SET PROBLEM:
Your task is to print the material below exactly as presented.

SUPPLIED MATERIAL:
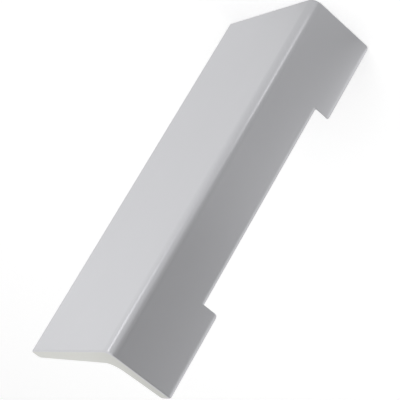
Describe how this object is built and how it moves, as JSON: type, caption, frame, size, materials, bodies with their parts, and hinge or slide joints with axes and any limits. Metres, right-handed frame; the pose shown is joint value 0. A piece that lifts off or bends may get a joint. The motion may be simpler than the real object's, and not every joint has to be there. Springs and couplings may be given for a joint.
{
  "type": "refrigerator door handle",
  "caption": "Angle-section handle for an appliance door: a wide grip flange, and a mounting flange notched into feet with blind tapped holes.",
  "frame": {"origin": "centre of the bounding box at the handle's lower end", "axes": "+Z along the handle's length, upright as on a side-hinged door; +Y towards the door, the outward normal of the feet's contact faces; +X from the mounting flange towards the grip flange's free edge"},
  "size_m": [0.061, 0.031, 0.16],
  "materials": {
    "satin_aluminium": "satin silver anodised faces, end faces left as sawn"
  },
  "bodies": {
    "root": {"door_handle": "satin_aluminium"}
  },
  "joints": []
}
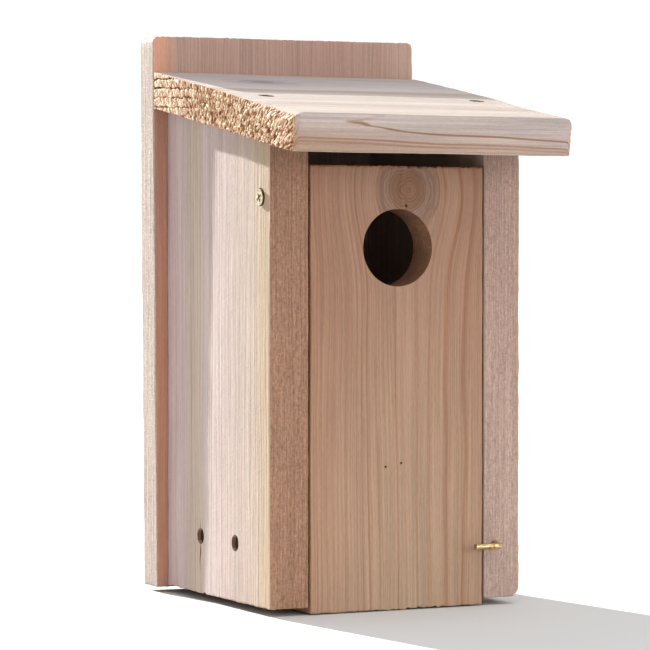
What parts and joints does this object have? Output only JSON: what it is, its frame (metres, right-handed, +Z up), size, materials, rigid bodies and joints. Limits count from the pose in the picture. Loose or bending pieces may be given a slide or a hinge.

COMPLETED EXERCISE:
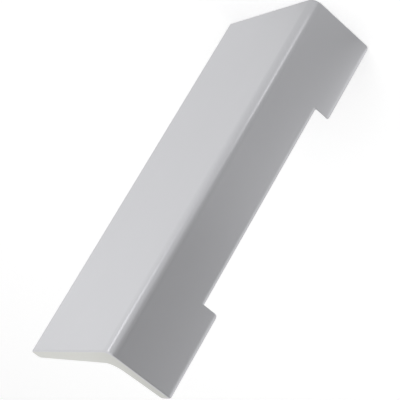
Describe how this object is built and how it moves, as JSON: type, caption, frame, size, materials, bodies with their parts, and hinge or slide joints with axes and any limits. Metres, right-handed frame; the pose shown is joint value 0. A piece that lifts off or bends may get a joint. The motion may be simpler than the real object's, and not every joint has to be there. Springs and couplings may be given for a joint.
{
  "type": "refrigerator door handle",
  "caption": "Angle-section handle for an appliance door: a wide grip flange, and a mounting flange notched into feet with blind tapped holes.",
  "frame": {"origin": "centre of the bounding box at the handle's lower end", "axes": "+Z along the handle's length, upright as on a side-hinged door; +Y towards the door, the outward normal of the feet's contact faces; +X from the mounting flange towards the grip flange's free edge"},
  "size_m": [0.061, 0.031, 0.16],
  "materials": {
    "satin_aluminium": "satin silver anodised faces, end faces left as sawn"
  },
  "bodies": {
    "root": {"door_handle": "satin_aluminium"}
  },
  "joints": []
}
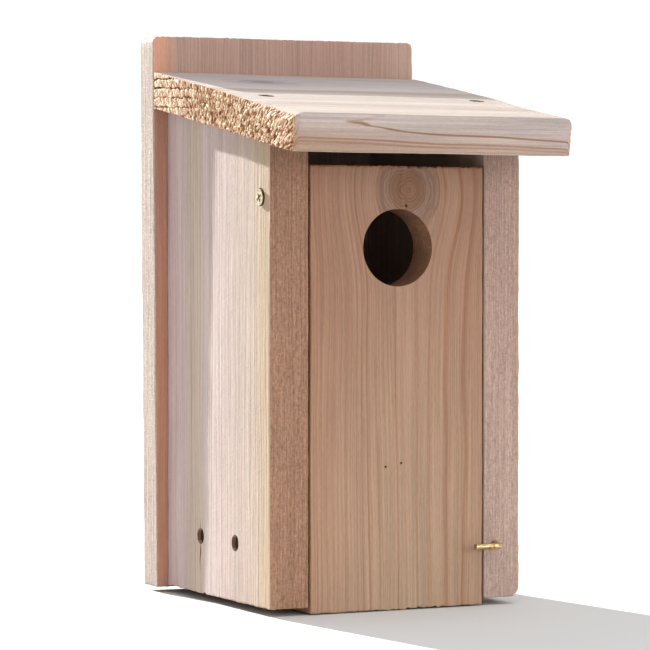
What parts and joints does this object have? Output only JSON: what it is, its frame (metres, right-handed, +Z up), size, materials, rigid bodies and joints. Limits count from the pose in the picture. Loose or bending pieces may be given a slide or a hinge.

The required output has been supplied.